## [Short exercise]
Your task is to locate every line holding the string "pose" and to copy each of them.

## [Records that describe objects]
>> BEGIN
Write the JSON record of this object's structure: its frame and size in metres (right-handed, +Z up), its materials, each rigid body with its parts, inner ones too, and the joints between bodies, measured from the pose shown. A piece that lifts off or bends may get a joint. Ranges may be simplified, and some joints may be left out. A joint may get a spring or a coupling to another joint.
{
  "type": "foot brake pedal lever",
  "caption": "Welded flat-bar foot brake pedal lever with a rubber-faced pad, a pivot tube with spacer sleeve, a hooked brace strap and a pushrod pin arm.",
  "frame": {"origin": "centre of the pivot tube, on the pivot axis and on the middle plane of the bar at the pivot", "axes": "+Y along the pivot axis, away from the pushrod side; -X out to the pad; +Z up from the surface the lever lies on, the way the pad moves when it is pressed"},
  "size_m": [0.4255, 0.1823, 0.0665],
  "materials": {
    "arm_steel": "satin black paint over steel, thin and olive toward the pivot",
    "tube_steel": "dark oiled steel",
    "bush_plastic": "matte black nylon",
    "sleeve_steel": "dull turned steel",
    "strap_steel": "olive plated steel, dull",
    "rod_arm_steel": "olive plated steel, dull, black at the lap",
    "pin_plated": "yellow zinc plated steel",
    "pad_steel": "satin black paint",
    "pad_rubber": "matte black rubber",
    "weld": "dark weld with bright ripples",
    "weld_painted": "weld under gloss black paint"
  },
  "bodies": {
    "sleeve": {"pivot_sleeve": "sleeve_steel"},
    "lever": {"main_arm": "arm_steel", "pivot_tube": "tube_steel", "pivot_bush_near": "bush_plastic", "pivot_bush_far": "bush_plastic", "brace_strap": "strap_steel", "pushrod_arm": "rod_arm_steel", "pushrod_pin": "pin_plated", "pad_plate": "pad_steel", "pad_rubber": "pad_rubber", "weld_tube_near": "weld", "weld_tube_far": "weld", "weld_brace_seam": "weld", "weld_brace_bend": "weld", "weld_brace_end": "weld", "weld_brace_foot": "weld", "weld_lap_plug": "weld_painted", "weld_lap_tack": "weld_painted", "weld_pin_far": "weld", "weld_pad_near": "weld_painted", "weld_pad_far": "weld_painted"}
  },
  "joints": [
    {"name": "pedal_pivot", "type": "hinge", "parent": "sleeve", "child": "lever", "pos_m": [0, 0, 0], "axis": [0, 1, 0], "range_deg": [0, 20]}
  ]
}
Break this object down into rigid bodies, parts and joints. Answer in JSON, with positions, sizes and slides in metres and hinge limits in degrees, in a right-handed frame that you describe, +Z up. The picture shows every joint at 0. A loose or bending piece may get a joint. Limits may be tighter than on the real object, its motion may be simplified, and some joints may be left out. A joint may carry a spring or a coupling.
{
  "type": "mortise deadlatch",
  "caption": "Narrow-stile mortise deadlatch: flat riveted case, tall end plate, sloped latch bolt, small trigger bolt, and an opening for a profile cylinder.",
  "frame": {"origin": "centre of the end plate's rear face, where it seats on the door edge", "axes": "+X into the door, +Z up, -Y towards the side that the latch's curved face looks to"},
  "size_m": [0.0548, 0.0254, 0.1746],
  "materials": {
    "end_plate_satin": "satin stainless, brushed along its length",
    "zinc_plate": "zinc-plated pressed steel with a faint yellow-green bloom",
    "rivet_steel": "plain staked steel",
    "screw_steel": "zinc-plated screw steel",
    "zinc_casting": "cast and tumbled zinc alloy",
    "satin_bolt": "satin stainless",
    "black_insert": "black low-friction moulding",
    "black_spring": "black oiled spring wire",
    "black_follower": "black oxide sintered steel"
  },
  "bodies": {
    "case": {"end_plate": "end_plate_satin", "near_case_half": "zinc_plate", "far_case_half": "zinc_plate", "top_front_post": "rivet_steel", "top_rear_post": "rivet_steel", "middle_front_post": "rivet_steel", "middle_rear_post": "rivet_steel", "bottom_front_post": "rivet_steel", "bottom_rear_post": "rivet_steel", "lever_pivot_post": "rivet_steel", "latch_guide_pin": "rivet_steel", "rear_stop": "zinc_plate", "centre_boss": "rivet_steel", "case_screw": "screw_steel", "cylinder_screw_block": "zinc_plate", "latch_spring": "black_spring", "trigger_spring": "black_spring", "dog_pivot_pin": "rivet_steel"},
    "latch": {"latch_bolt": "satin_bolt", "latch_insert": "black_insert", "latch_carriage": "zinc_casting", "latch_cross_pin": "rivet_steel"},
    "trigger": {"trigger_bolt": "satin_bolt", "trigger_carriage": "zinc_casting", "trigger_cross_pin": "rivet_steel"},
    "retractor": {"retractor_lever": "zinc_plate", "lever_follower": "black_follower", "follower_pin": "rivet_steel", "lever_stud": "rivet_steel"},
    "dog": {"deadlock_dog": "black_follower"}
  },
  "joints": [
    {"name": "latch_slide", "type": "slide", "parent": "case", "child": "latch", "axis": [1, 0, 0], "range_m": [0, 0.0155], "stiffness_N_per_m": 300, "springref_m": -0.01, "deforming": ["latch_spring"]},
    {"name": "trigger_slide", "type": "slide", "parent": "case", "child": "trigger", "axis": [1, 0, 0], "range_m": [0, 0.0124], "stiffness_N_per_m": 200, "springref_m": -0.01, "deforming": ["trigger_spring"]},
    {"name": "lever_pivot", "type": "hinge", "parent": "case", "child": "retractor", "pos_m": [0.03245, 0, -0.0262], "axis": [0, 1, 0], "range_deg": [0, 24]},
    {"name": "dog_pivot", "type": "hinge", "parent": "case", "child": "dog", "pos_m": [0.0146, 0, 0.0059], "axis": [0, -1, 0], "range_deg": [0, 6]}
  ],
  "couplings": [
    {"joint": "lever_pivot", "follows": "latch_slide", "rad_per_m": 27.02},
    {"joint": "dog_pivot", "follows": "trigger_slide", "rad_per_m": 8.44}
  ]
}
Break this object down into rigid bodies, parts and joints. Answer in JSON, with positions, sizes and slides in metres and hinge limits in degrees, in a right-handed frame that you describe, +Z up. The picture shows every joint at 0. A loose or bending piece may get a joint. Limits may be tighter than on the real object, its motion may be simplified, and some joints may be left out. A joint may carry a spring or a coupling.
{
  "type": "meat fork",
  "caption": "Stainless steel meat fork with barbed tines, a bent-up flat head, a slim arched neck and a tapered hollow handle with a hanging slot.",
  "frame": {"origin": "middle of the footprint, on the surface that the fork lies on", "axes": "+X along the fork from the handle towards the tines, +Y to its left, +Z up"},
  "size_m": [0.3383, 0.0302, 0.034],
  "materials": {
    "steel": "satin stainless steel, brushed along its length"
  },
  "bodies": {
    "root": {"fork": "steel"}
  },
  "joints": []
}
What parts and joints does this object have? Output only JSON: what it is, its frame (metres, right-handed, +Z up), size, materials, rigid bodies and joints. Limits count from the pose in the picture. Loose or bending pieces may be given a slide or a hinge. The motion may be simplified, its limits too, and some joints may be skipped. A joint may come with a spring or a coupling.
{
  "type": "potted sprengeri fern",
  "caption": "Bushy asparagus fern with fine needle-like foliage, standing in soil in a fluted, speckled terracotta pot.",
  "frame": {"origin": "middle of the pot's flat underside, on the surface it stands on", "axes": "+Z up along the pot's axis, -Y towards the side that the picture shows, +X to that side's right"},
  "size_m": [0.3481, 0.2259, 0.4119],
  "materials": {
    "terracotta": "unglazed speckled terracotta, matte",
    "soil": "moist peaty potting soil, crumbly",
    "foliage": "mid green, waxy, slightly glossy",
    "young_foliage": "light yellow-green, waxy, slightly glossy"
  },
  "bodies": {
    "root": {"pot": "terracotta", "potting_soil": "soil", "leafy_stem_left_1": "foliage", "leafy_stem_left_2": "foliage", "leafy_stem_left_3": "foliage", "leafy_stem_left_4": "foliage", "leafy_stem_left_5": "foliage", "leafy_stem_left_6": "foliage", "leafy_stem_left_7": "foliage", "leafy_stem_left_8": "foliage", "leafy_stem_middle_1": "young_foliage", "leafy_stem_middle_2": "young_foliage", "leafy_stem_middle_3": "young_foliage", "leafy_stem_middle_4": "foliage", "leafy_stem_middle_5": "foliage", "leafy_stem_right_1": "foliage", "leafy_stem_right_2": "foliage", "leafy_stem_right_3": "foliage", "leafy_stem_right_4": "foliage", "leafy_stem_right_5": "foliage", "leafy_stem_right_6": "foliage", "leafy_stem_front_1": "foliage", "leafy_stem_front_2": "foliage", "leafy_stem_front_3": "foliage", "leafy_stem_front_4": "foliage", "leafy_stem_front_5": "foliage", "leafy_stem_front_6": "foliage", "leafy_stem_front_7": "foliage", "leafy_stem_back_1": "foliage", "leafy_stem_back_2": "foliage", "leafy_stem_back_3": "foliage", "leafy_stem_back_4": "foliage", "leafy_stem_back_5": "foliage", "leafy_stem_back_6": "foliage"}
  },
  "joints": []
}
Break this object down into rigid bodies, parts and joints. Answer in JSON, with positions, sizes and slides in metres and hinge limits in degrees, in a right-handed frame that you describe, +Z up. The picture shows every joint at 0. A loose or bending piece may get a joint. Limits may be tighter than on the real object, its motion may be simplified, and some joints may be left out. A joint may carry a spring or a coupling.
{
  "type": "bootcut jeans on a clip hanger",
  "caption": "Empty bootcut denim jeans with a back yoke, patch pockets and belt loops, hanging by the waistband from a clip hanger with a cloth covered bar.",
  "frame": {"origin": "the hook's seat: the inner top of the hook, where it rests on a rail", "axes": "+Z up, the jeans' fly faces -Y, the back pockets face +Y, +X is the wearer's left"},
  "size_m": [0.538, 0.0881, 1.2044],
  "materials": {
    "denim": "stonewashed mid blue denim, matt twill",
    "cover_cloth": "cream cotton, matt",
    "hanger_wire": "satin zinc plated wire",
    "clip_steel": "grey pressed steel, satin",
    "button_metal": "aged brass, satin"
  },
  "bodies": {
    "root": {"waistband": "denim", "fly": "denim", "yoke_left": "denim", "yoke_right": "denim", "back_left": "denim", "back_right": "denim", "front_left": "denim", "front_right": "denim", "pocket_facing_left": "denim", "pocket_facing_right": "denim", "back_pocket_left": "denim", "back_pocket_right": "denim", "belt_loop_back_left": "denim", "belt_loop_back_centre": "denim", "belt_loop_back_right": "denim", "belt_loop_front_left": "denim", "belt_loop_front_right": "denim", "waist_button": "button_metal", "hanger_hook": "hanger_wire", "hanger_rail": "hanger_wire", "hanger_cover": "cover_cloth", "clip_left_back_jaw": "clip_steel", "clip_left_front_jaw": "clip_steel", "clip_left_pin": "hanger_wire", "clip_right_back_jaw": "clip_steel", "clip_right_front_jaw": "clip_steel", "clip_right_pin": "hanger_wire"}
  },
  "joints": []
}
>> END
## [Solution to the exercise]
Write the JSON record of this object's structure: its frame and size in metres (right-handed, +Z up), its materials, each rigid body with its parts, inner ones too, and the joints between bodies, measured from the pose shown. A piece that lifts off or bends may get a joint. Ranges may be simplified, and some joints may be left out. A joint may get a spring or a coupling to another joint.
What parts and joints does this object have? Output only JSON: what it is, its frame (metres, right-handed, +Z up), size, materials, rigid bodies and joints. Limits count from the pose in the picture. Loose or bending pieces may be given a slide or a hinge. The motion may be simplified, its limits too, and some joints may be skipped. A joint may come with a spring or a coupling.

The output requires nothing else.